История создания и жанровые особенности

Ознаменовало второй - эмиграционный - этап творчества Ивана Шмелева произведение «Солнце мертвых». Жанр, выбранный писателям для своего творения, - эпопея. Напомним, что в таком роде произведений описываются выдающиеся национально-исторические события. О чем же рассказывает Шмелев?

Писатель выбирает действительно запоминающееся событие, но гордиться здесь нечем. Он изображает крымский голод 1921-1922 годов. «Солнце мертвых» - это реквием по тем, кто погиб в те ужасные годы - и не только от недостатка пищи, но и от действий революционеров. Немаловажно и то, что сына самого Шмелева, оставшегося в России, расстреляли в 1921 году, а книга была опубликована 1923-м.

«Солнце мертвых»: краткое содержание

Действия разворачиваются в августе на побережье крымского моря. Всю ночь героя мучили странные сны, а проснулся он от перепалки соседей. Вставать не хочется, но он вспоминает, что начинается праздник Преображения.

В заброшенном доме по дороге он видит павлина, который уже долгое время живет там. Когда-то он принадлежал герою, но теперь птица ничья, как и он сам. Иногда павлин возвращается к нему и собирает виноградные ягоды. А рассказчик гоняет его - еды мало, солнце все выжгло.

Из хозяйства у героя еще имеется индюшка с индюшатами. Держит он их как память о прошлом.

Продукты можно было бы купить, но из-за красногвардейцев корабли больше не заходят в порт. А они еще и к имеющейся на складах провизии людей не подпускают. Вокруг царит мертвая тишина погоста.

Все вокруг страдают от голода. И те, кто недавно шел с лозунгами и поддерживал красных в ожидании хорошей жизни, больше ни на что не надеются. И над всем этим светит веселое жаркое солнце...

Видео по теме

Баба-яга

Опустели крымские дачи, расстреляли всю профессуру, а дворники добро растащили. А по радио был дан приказ «Помести Крым железной метлой». И взялась Баба-яга за дело, метет.

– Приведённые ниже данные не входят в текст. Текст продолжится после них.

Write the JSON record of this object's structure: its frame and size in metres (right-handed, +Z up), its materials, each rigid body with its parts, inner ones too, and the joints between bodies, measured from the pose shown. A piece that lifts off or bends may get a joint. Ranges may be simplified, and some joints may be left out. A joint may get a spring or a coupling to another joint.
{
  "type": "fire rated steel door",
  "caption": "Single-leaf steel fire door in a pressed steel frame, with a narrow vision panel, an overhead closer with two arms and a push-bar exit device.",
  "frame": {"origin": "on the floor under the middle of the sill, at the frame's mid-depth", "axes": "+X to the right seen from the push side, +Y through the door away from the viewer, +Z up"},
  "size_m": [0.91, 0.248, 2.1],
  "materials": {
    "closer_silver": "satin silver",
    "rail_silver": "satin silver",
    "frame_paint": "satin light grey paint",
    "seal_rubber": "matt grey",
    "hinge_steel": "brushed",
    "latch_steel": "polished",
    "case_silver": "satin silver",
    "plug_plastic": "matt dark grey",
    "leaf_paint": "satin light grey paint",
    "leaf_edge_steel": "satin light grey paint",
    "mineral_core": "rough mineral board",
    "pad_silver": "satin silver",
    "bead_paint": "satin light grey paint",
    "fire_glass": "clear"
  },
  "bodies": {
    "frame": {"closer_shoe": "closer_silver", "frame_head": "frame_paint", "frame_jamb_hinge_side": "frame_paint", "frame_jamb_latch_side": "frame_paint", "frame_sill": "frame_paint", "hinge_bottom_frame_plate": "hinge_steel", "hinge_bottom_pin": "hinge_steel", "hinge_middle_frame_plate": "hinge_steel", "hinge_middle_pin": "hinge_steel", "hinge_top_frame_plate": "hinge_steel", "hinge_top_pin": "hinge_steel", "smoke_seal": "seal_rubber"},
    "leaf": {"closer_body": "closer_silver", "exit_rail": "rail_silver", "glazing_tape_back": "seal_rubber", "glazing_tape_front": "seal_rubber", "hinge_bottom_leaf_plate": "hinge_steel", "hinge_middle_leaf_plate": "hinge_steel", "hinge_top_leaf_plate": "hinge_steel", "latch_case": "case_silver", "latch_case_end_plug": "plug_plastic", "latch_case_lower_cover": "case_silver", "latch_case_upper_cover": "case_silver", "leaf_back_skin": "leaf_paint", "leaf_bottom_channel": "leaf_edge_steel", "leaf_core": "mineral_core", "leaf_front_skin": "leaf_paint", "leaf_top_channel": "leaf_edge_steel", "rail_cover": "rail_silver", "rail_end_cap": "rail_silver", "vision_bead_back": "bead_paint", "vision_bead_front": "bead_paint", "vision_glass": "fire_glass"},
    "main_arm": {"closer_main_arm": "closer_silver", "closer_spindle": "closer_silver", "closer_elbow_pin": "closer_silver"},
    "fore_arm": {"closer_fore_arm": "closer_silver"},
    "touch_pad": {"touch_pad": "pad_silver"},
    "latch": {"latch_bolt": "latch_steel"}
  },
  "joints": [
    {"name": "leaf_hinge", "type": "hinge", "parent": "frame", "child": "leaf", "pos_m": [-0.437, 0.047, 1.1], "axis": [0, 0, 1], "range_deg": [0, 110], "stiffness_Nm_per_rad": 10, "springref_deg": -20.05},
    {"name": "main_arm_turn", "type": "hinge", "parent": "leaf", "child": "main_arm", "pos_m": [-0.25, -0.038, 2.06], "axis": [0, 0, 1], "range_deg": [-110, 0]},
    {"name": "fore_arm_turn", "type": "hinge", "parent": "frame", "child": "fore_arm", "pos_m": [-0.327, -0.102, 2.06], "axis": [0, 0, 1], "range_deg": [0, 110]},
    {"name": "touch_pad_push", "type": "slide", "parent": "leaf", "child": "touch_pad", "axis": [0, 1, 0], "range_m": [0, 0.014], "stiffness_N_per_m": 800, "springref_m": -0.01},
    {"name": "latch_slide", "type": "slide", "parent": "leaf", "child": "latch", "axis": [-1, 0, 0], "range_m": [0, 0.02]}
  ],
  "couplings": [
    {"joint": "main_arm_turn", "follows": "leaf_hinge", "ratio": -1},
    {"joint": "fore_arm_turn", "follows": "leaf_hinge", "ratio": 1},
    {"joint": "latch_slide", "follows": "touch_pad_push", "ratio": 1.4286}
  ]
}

Приходит к рассказчику доктор в гости. У него все отобрали, даже часов не осталось. Он вздыхает и говорит, что сейчас под землей стало лучше, чем на земле. Когда грянула революция, доктор с женой были в Европе, романтизировали о грядущем. А революцию он теперь сравнивает с опытами Сеченова. Только вместо лягушек людям сердца вырезали, на плечи сажали «звездочки», да затылки дробили из наганов.

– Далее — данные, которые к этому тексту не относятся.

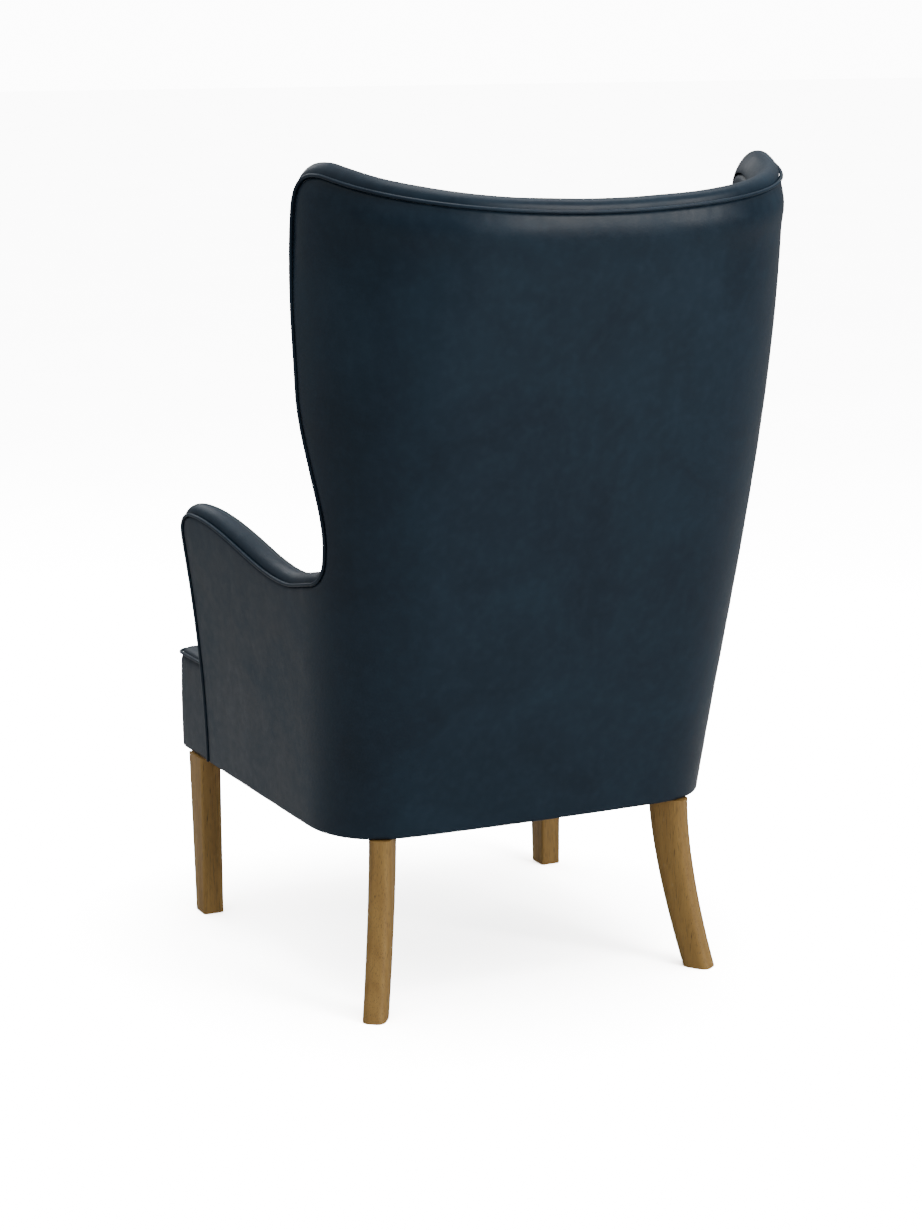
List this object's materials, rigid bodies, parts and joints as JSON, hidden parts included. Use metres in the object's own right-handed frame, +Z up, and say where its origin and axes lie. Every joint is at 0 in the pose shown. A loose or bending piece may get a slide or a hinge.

Герой смотрит ему вслед и думает, что теперь ничего не страшно. Ведь теперь Баба-яга в горах.

У соседей вечером зарезали корову, и хозяин душил убийцу. Герой пришел на шум, а в это время кто-то зарезал его курицу.

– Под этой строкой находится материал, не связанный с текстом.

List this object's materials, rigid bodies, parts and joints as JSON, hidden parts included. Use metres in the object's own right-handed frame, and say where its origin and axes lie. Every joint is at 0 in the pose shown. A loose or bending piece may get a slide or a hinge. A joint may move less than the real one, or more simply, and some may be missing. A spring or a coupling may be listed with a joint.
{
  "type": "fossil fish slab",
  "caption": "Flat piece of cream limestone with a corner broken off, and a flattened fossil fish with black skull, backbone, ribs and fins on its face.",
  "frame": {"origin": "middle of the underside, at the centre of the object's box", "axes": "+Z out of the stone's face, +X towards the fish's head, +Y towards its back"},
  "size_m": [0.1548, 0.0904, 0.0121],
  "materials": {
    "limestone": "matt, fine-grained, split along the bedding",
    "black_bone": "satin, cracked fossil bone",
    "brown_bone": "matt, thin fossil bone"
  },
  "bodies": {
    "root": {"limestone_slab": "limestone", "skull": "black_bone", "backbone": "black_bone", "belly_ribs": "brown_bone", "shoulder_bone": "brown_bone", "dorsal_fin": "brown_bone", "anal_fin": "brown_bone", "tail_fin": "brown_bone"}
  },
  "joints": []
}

Приходит соседская девочка, просит крупы - мать у них умирает. Рассказчик отдает все, что у него было. Появляется соседка, рассказывает, как променяла золотую цепочку на еду.

Игра со смертью

Продолжают развиваться действия эпопеи «Солнце мертвых» (Иван Шмелев). Рассказчик рано утром отправляется рубить дерево. Здесь он засыпает, и его будит Борис Шишкин, молодой писатель. Он не умыт, оборван, с опухшим лицом, с нестрижеными ногтями.

Прошлое его было непростым: воевал в Первой мировой, его взяли в плен, чуть не расстреляли как шпиона. Но в итоге просто отправили работать в шахты. При советской власти Шишкин смог вернуться на родину, но тут же попал к казакам, которые едва его отпустили.

Доходит весть о том, что недалеко сбежали шестеро пленных советской власти. Теперь всем грозят облавы и обыски.

Конец сентября. Рассказчик глядит на море и горы - вокруг тихо. Вспоминает, как недавно встретил на дороге троих детей - девочку и двух мальчиков. Их отца арестовали по обвинению в убийстве коровы. Тогда дети отправились на поиски пищи. В горах старшая девочка приглянулась татарским парням, и они накормили детей и даже дали еды с собой.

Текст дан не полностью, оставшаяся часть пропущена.